We talked yesterday in our conference call about avoiding complete sentences when we have our students fill out an arrangement worksheet. I'd like for you to check my understanding of the idea in your answer and be sure I have a clear grasp of it.
I think you said that when a student takes an idea from his ANI chart, he needs (during work on the arrangement canon, right?) to take that idea and think about it before he writes it on his arrangement worksheet.
He must decide at that point precisely what his idea is. He has to say whether he's listing nouns with their adjectives (e.g. from Phaethon's story he might say: dangerous trip, other gifts, and other proofs). Or he might use verbs with objects (e.g. he might say: kill himself, lose the horses, destroy the earth).
It seems that, if I understand this correctly, we're still doing some inventing (thinking of the idea) during the organizing stage, and we're also doing some elocution (choosing just the right words) during the organizing stage. I know we try to keep these three separate, so I'm a little puzzled. I must be missing some principle here.
Thanks! ~Camille
I'll do my best to answer your question, though I'm not sure I understand it exactly. First, let me respond to the last paragraph and your concern about keeping the three canons separate. Anytime you express yourself in even the simplest way you must invent (think of something to express) and you must elocute (decide how to express it). This is even true of a burp. As a result, you can run yourself into the ground of absurdity if you try to separate them absolutely.
Relative to the expression your student is required to perform in the arrangement module (i.e., writing the point on the outline), you are right. He has to invent and express. But relative to the expression your student is required to perform in the essay itself, all he is doing is arranging what he came up with in the Invention module. I require them to write it without the full sentence because it causes the mind to think of things it wouldn't otherwise have thought of. I can't know what those things will be because they will be different every time. But that is one of the amazing principles of thinking - limiting the allowed expression is a means to profound insight.
You preceded that with this:
"I think you said that when a student takes an idea from his ANI chart, he needs (during work on the arrangement canon, right?) to take that idea and think about it before he writes it on his arrangement worksheet.
He must decide at that point precisely what his idea is. He has to say whether he's listing nouns with their adjectives (e.g. from Phaethon's story he might say: dangerous trip, other gifts, and other proofs). Or he might use verbs with objects (e.g. he might say: kill himself, lose the horses, destroy the earth)."

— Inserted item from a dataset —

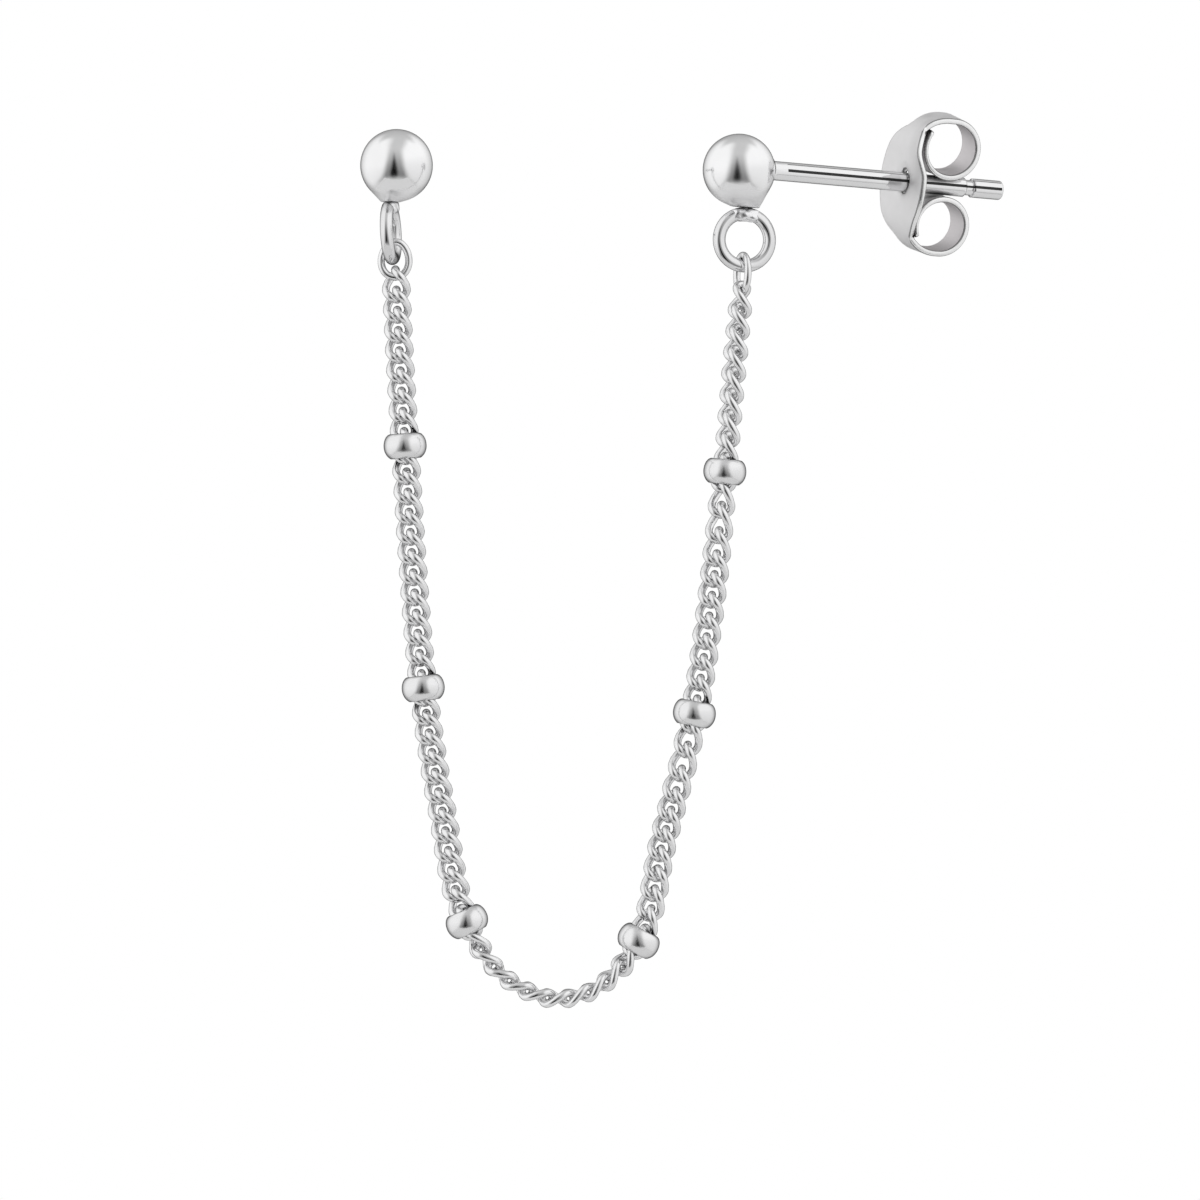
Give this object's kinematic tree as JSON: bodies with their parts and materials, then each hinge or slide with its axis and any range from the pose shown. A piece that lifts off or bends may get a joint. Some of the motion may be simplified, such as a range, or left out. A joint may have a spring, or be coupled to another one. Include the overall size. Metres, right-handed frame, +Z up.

I'm not sure what you are referring to and what I might have said in the first paragraph. Right now I will say that it strikes me as a matter of course that the student would need to think about his idea before he puts it on his arrangement worksheet. He at least needs to decide where it will go on said worksheet and he also needs to know whether it is a main point or a subordinate point (which should have been done during the sorting process). Most of all, he needs to know what he means by his words. One again, by limiting his expression (not allowing a sentence), he is forced to focus his understanding of what he is saying.
The end result will be an outline made up of phrases and clauses that your student had to think about in order to make it clear to himself in the outline while having to give up some of the crutches that he might have leaned on if he were allowed to write a complete thought.
The best way to help you understand the benefit of this step is for you to require it of your students and watch what happens to their thinking ability over the course of a year or two.
Thanks, Andrew, for your answer. I understand what you mean about separating them into absurdity. Maybe I was trying to do that too much.
Your answer makes sense to me. Now I'd like to give you an example to see if I am expressing, or properly applying, the idea we're discussing. (Then I think I'll know if you answered the right question or whether I need to ask a clearer one. :) )
Suppose we're doing an ANI about the issue: whether Phaethon should drive the chariot that belongs to his father, Apollo. Apollo tries to dissuade Ph. from driving it because the horses are hard to handle, not even the other gods are capable of driving the chariot, and Apollo says Phaethon might even be killed. Phaethon wants proof that Apollo is his father, but his father says that he could give other proofs of his paternity too, such as his fear for Phaethon's life.
Now, after a student has listed lots of reasons (like those above) on his ANI chart, he has to group them and move his best ones to the Arrangement Worksheet. Here he must choose his words carefully as you say, to write them onto the arrangement worksheet, because if he lists them as I've written them above, he'd be writing them in complete sentences.
ALSO, as he crafts the phrases to go onto his worksheet, he must write them in a parallel grammatical structure, right?
If that's right, then the student now has to decide whether he is, for example, listing nouns with their adjectives, or verbs with their objects. So from Phaethon's story he might write: dangerous trip, other gifts, and other proofs. Or he might use a different structure and say: kill himself, lose the horses, destroy the earth.
I think I'm asking two questions now. I'm asking whether, in my example above, I'm filling out the arrangement worksheet correctly.
Within that, I think I'm also asking 'when do we use parallelism?'; is it while we're filling out the arrangement worksheet, or do we do it when we move the ideas from the worksheet to the essay (i.e. in elocution)?
I think I'm asking two questions now. I'm asking whether, in my example above, I'm filling out the arrangement worksheet correctly.
Within that, I think I'm also asking 'when do we use parallelism?'; is it while we're filling out the arrangement worksheet, or do we do it when we move the ideas from the worksheet to the essay (i.e. in elocution)?
Clearer?
Yes, thank you very much. The first answer would be yes, so far as I can tell. I would NOT worry about the arrangement outline or worksheet being constructed in parallel structures. Partly because of the answer to the next question, and partly because it isn't always necessary - though it would benefit the students to do it on future lessons.
But not on this one because of the answer to the next question. Parallelism is a scheme. Schemes are taught during the Elocution stage. Therefore, Parallelism is not during during the Arrangement canon.
Having said that, once a student has mastered grammatical parallelism, there is no reason why he can't use it for his outlines on future essays.